## Short problem
From the listing below, copy only the lines running from the line that contains "make_hook()" to the line that contains "plain pale stage.", both included.

## Given material

— Start —

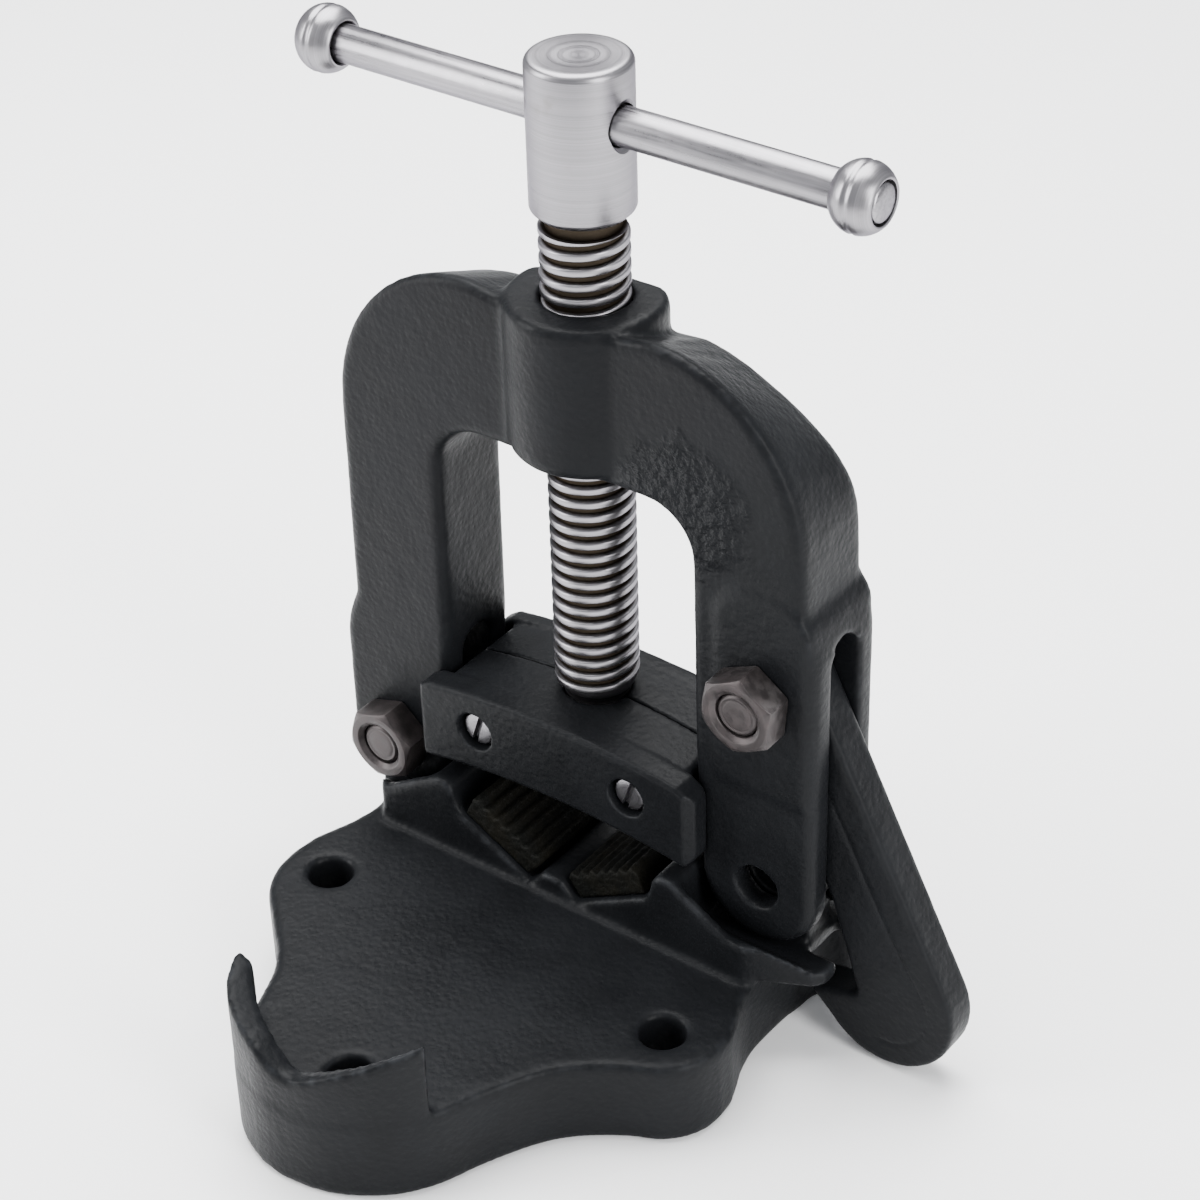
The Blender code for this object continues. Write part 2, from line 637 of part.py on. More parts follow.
def make_lower_jaw(side, name):
    """A hardened block on the sloping seat, with teeth across the pipe."""
    top = PLATE_TOP
    slope = Vector((31 - 7.2, 13.0)).normalized()
    normal = Vector((-slope.y, slope.x))
    foot = Vector((7.4, top + 0.8)) + slope * 1.6 + normal * GAP
    length = 23.6
    thick = 7.8
    inner_top = foot + normal * thick - slope * 1.2
    outer_top = foot + slope * (length + 0.4) + normal * thick
    outline = [tuple(foot), tuple(foot + slope * length)]
    outline += [tuple(outer_top - normal * TOOTH_DEPTH)]
    outline += serrated(outer_top, inner_top, 7, -TOOTH_DEPTH)
    outline += [tuple(inner_top - normal * TOOTH_DEPTH)]
    outline = [(side * x, z) for x, z in outline]
    jaw = prism("lower_jaw_" + name, outline, -LOWER_JAW_HALF_DEPTH, LOWER_JAW_HALF_DEPTH)
    at = (side * JAW_SCREW_X, 0)
    cut(jaw, rod("jaw_thread_" + name, 3.3, 0, top + 12.2, at, "Z", 20))
    return as_part(jaw, HARD_JAW)


def make_lower_jaw_screw(side, name):
    """A cap screw from under the base that holds a lower jaw on its seat."""
    at = (side * JAW_SCREW_X, 0)
    roof = PLATE_TOP - PLATE_THICK
    screw = rod("lower_jaw_screw_" + name, 4.6, roof - GAP - 4.5, roof - GAP, at, "Z", 24)
    join(screw, rod("jaw_shank_" + name, 2.9, roof - 2, PLATE_TOP + 11.6, at, "Z", 20))
    cut(screw, rod("key_socket_" + name, 2.3, 0, roof - 2.6, at, "Z", 6))
    return as_part(screw, BLACK_OXIDE)


def make_upper_jaw():
    """The toothed block under the sliding jaw, hollowed to a shallow vee."""
    ceiling = PLATE_TOP + 35.5
    ends = PLATE_TOP + 27.2
    middle = PLATE_TOP + 30.4
    half = UPPER_JAW_HALF
    outline = [(half, ceiling), (-half, ceiling), (-half, ends + TOOTH_DEPTH)]
    outline += serrated((-half, ends), (0, middle), 7, -TOOTH_DEPTH)
    outline.append((0, middle + TOOTH_DEPTH))
    outline += serrated((0, middle), (half, ends), 7, -TOOTH_DEPTH)
    outline.append((half, ends + TOOTH_DEPTH))
    jaw = prism("upper_jaw", outline, -UPPER_JAW_HALF_DEPTH, UPPER_JAW_HALF_DEPTH)
    return as_part(jaw, HARD_JAW)


def main():
    make_base()
    make_yoke()
    make_bolt("hinge_bolt", LEG_HALF_DEPTH, -LEG_X, HINGE_Z, 12)
    make_nut("hinge_nut", LEG_HALF_DEPTH, -LEG_X, HINGE_Z, 12)
    make_bolt("hook_bolt", PAD_HALF_DEPTH, LEG_X, HOOK_Z, 5)
    make_nut("hook_nut", PAD_HALF_DEPTH, LEG_X, HOOK_Z, 5)
    make_hook()
    make_spindle()
    make_bar()
    make_upper_jaw()
    make_carrier_half(-1, "front")
    make_carrier_half(1, "back")
    for side, name in ((-1, "left"), (1, "right")):
        make_knob(side, name)
        make_carrier_screw(side, name)
        make_lower_jaw(side, name)
        make_lower_jaw_screw(side, name)
    bpy.context.view_layer.update()


main()
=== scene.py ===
"""Bench yoke pipe vise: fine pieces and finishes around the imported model, on a plain pale stage.

X runs across the yoke (hinge at -X, latch hook at +X), Y along the pipe (horn at -Y), Z up.
Lengths are in metres. Profiles of turned pieces, the values that build them and names that end
in _mm are in millimetres.
"""
import json
from math import cos, pi, radians, sin

import bpy
from bpy.props import FloatProperty, FloatVectorProperty, IntProperty, PointerProperty
from mathutils import Matrix, Vector


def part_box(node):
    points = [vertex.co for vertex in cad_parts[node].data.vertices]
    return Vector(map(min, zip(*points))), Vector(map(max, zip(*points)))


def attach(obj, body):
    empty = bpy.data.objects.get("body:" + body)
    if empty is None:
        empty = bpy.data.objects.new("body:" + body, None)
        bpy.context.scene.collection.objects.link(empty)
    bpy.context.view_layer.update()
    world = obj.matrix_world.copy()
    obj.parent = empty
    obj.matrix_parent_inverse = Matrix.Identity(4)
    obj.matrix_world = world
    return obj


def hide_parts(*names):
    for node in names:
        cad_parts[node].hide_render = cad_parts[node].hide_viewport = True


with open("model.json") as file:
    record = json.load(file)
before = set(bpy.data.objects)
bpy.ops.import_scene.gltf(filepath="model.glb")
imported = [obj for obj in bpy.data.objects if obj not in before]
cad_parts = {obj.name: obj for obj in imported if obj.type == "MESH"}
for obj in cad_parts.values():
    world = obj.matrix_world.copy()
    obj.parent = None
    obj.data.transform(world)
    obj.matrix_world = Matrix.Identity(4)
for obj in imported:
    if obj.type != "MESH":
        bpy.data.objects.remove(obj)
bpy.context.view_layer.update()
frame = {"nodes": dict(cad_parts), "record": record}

bl_info = {
    "name": "Bench yoke pipe vise",
    "version": (1, 0, 0),
    "blender": (4, 5, 0),
    "location": "3D View > Sidebar > Vise",
    "description": "Models the pieces and finishes of a bench pipe vise",
    "category": "Add Mesh",
}

MM = 0.001
MOUNTS = {mount["name"]: mount for mount in frame["record"]["mounts"]}
PLATE_TOP = MOUNTS["plate_face"]["pos_m"][2]


def middle_of(node):
    low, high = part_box(node)
    return (Vector(low) + Vector(high)) / 2


BAR_Z = middle_of("tommy_bar").z


# ---- sizes and colours that a user would change ------------------------------------------------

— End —

## Task output
    make_hook()
    make_spindle()
    make_bar()
    make_upper_jaw()
    make_carrier_half(-1, "front")
    make_carrier_half(1, "back")
    for side, name in ((-1, "left"), (1, "right")):
        make_knob(side, name)
        make_carrier_screw(side, name)
        make_lower_jaw(side, name)
        make_lower_jaw_screw(side, name)
    bpy.context.view_layer.update()


main()
=== scene.py ===
"""Bench yoke pipe vise: fine pieces and finishes around the imported model, on a plain pale stage.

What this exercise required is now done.